É, mas aí volta de novo a pergunta: quem irá dizer que existe razão nas coisas feitas pelo coração? Eduardo e Mônica perceberam que o relacionamento não estava dando mais certo, decidiram se separar, entre dores e amores faziam sexo sem prazer, Eduardo vivia enchendo a cara e Mônica fingia estar tudo bem. Não dava mais e cada um foi pro seu canto, será que esse ano eles vão viajar?

Pra esquecer um pouco isso, peguei o jornal e li sobre um atentado a um político nordestino, então me lembrei de um tempo atrás sobre um cara louco, diziam ser russo, que achava que ia mudar o futuro da nação. O cara tentou matar um político importante, que tinha sido eleito quase unânime, mas acabou morrendo com um tiro. Que país é esse que ele imaginava estar?

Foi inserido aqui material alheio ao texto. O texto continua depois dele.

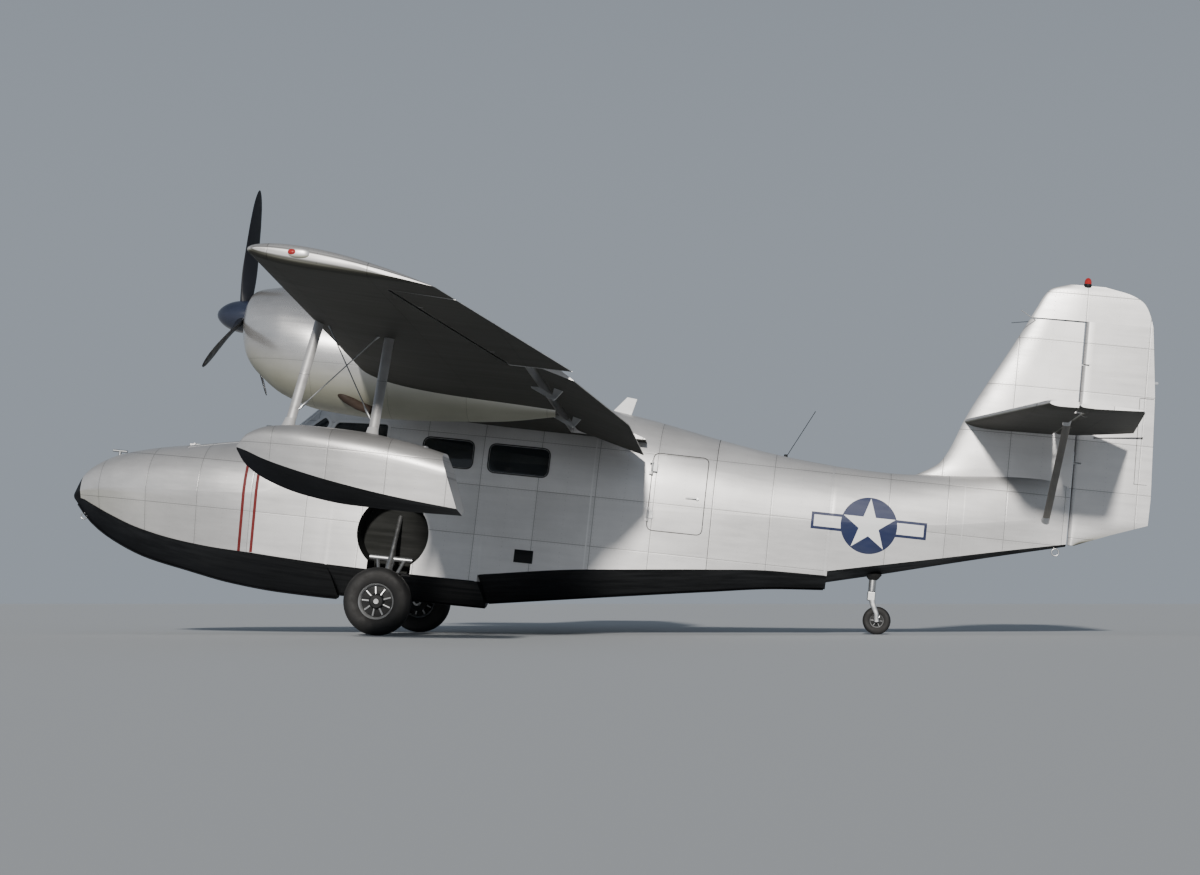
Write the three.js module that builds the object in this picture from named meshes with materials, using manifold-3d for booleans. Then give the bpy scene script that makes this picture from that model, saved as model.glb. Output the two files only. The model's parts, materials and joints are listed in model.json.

Coloco o jornal na mesa e ligo o rádio, o deixo tocando uma música do Legião Urbana enquanto volto às minhas lembranças de adolescente. Nessa fase, como eu já havia dito, tudo muda. Antes a criança adorava falar com o pai, fazendo perguntas sobre Deus e o mundo enquanto ele sacode a mão na sua cabeça, bagunçando seu cabelo com um sorriso de cabo a rabo. Aí nós crescemos e os mais aborrecentes não querem nem ouvir a voz do pai, achando que nem ele nem a mãe entendem seu jeito, quando na verdade eles que não entendem os pais. Tudo se torna culpa dos pais. Não importa se moramos com os dois, ou só com a mãe, é preciso amar as pessoas como se não houvesse o amanhã, porque um dia você pode se deparar que não haverá o dia seguinte, pra você ou para seus pais.

Coloquei meu marca-página depois do texto da Renata Belmonte e peguei o meu álbum de fotos e continuei a me lembrar da minha época de adolescente, num internato cercado de amigos. Percebi que nada mudou, ainda lembro de todos, mesmo com a mudança das estações. Enquanto nós morávamos lá imaginamos que tudo seria pra sempre, mas no fim do terceiro ano percebi que o “pra sempre” sempre acaba. Mas mesmo o fim do ano não mudaria nem conseguiria mudar o que ficou entre nós, já não havia mais jeito, o terceiro ano acabou e eu não imaginava como seria tão triste dizer que estávamos indo de volta para casa.

Minhas lágrimas caíram sobre as fotos, mas depois abri um sorriso, pois tudo o que vivi ficou guardado. A vida continua, todos sempre sofrem perdas e amadurecem com isso, ou pelo menos seria melhor. Peguei meu telefone e combinei com dois amigos de irmos comer num restaurante em Jacarepaguá. Deixei o livro Como Se Não Houvesse Amanhã no sofá e sai de casa, fechando a porta.